— begin —

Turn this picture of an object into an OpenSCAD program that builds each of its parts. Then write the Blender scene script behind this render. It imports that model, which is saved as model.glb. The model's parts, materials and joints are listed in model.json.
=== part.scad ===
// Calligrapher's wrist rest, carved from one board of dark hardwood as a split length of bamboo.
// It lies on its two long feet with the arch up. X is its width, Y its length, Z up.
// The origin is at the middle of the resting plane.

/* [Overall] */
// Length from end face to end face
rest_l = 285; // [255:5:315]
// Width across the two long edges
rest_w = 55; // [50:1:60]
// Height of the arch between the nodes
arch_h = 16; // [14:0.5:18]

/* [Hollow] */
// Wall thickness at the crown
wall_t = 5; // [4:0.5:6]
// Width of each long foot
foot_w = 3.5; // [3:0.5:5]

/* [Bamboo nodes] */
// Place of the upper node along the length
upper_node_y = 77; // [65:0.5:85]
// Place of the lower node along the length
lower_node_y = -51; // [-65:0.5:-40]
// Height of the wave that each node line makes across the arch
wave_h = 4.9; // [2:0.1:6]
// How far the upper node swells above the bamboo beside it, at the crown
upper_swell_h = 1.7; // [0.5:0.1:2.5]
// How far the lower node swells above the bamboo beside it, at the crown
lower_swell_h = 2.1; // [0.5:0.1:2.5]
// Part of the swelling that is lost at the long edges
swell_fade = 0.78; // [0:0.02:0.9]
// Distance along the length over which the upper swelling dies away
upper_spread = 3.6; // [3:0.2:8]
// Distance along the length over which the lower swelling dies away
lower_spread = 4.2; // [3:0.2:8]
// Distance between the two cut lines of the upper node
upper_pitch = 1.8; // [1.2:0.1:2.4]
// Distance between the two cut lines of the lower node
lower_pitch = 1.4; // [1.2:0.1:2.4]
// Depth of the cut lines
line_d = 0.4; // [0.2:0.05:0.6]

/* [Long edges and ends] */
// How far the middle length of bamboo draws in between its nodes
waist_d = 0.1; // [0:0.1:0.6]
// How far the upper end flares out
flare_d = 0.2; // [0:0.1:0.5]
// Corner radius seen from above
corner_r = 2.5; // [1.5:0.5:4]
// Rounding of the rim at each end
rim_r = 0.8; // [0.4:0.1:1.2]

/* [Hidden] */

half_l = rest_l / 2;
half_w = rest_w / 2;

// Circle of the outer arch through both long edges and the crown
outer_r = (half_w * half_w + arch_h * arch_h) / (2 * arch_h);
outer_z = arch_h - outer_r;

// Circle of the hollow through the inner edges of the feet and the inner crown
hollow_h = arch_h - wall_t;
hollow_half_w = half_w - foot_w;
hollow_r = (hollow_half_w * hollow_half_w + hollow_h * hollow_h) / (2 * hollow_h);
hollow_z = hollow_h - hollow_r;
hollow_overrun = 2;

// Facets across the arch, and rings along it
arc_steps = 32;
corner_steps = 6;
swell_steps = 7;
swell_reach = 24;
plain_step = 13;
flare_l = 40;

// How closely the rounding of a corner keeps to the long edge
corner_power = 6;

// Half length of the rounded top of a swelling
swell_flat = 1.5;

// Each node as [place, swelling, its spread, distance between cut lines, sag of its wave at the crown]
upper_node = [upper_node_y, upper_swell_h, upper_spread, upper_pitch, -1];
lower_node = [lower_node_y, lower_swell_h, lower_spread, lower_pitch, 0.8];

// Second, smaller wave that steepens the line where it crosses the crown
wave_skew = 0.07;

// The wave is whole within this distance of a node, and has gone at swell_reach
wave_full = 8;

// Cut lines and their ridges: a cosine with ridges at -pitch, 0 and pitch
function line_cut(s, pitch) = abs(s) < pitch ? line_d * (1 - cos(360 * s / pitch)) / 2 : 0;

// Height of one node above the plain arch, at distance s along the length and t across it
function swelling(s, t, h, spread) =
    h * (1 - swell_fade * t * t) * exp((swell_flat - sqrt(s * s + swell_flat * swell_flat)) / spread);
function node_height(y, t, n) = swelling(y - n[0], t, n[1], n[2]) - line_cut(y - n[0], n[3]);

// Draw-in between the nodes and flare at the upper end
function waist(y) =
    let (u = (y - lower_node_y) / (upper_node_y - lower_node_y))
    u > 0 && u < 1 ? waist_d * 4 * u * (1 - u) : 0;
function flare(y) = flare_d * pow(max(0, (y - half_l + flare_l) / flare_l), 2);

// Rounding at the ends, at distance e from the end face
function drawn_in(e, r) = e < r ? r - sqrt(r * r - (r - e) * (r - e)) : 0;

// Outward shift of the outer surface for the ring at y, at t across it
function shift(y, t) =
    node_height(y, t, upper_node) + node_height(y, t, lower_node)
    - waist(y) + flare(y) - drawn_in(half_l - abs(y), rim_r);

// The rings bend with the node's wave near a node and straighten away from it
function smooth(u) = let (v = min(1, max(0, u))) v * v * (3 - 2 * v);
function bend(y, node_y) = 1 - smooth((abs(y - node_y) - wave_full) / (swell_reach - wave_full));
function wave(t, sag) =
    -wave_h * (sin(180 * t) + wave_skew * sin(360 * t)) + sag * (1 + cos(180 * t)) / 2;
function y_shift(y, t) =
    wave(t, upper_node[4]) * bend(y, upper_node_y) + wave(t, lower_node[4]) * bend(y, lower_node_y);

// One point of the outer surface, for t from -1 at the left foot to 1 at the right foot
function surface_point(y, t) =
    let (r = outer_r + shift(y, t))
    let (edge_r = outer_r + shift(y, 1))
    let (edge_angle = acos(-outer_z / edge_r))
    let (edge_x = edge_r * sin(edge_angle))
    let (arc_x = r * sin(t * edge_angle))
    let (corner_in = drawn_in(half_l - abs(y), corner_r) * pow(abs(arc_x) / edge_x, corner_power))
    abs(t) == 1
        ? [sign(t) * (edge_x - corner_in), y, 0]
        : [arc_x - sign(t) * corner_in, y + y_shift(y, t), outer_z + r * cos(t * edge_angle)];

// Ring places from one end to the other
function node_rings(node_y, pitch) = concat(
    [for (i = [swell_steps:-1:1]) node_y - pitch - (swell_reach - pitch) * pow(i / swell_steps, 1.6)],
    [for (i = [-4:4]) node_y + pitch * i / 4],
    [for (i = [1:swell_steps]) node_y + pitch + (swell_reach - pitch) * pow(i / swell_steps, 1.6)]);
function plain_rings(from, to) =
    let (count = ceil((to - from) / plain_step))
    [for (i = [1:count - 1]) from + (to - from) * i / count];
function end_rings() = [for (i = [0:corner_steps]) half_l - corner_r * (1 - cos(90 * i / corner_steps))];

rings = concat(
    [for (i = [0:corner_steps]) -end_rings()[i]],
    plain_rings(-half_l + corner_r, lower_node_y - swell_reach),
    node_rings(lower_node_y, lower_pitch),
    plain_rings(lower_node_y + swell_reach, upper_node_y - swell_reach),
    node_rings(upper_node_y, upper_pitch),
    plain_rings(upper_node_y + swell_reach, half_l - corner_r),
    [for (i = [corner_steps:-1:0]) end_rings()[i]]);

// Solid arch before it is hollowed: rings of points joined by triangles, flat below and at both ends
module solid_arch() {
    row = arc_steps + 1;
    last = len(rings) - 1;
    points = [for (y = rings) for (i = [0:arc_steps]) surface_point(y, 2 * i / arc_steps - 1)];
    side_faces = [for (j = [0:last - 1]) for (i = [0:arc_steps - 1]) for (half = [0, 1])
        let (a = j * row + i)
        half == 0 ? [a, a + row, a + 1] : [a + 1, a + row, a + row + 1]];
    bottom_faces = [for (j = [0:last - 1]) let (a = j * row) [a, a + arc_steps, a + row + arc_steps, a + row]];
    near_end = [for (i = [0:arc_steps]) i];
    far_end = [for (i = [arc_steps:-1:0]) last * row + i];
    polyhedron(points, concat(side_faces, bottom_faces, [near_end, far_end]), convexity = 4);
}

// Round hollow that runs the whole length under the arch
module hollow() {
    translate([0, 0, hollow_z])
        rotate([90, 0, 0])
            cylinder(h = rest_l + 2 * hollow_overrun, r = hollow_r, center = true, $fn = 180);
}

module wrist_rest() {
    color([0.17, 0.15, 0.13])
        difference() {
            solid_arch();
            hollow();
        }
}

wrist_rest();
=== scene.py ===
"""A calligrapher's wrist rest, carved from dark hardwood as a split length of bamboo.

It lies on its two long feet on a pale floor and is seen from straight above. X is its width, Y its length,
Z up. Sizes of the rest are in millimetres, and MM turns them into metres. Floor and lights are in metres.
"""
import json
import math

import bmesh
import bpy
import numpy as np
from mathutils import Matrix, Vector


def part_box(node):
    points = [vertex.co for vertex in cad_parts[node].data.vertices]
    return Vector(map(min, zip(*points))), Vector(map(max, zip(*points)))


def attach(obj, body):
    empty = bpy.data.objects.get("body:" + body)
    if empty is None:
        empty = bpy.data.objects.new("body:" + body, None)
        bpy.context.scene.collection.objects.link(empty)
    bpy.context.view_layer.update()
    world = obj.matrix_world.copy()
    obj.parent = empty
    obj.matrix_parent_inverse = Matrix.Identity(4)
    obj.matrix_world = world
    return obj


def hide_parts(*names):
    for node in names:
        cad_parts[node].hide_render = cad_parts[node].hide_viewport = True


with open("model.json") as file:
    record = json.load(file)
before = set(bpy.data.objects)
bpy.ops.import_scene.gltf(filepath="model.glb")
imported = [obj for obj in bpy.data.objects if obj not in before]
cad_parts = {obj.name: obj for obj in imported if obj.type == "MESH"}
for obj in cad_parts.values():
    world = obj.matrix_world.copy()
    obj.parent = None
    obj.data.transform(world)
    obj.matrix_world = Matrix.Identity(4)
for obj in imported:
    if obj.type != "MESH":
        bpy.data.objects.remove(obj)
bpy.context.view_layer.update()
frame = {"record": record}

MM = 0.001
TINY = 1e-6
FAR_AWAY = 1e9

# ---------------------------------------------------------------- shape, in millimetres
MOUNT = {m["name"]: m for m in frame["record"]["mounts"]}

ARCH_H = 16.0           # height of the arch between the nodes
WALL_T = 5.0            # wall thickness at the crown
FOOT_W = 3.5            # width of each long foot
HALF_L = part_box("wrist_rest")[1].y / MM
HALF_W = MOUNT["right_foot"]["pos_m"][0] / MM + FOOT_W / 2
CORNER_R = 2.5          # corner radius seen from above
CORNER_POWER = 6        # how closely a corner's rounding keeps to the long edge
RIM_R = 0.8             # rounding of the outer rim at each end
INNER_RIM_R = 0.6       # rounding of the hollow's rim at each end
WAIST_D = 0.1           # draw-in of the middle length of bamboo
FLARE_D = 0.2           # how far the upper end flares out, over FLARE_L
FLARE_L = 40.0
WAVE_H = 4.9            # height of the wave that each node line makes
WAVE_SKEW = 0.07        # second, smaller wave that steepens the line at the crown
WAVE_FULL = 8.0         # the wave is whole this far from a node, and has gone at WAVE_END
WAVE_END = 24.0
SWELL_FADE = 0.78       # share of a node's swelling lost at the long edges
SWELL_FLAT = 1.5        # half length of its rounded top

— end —

▶ _GIVEN INSTRUCTION_: Starting at the line that contains "zip(*points))), Vector(map(max, zip(*points)))" and stopping at the line that contains "for node in", transcribe the lines exactly; both boundary lines are to be included.

▶ _RESULT OF THE TASK_:
    return Vector(map(min, zip(*points))), Vector(map(max, zip(*points)))


def attach(obj, body):
    empty = bpy.data.objects.get("body:" + body)
    if empty is None:
        empty = bpy.data.objects.new("body:" + body, None)
        bpy.context.scene.collection.objects.link(empty)
    bpy.context.view_layer.update()
    world = obj.matrix_world.copy()
    obj.parent = empty
    obj.matrix_parent_inverse = Matrix.Identity(4)
    obj.matrix_world = world
    return obj


def hide_parts(*names):
    for node in names:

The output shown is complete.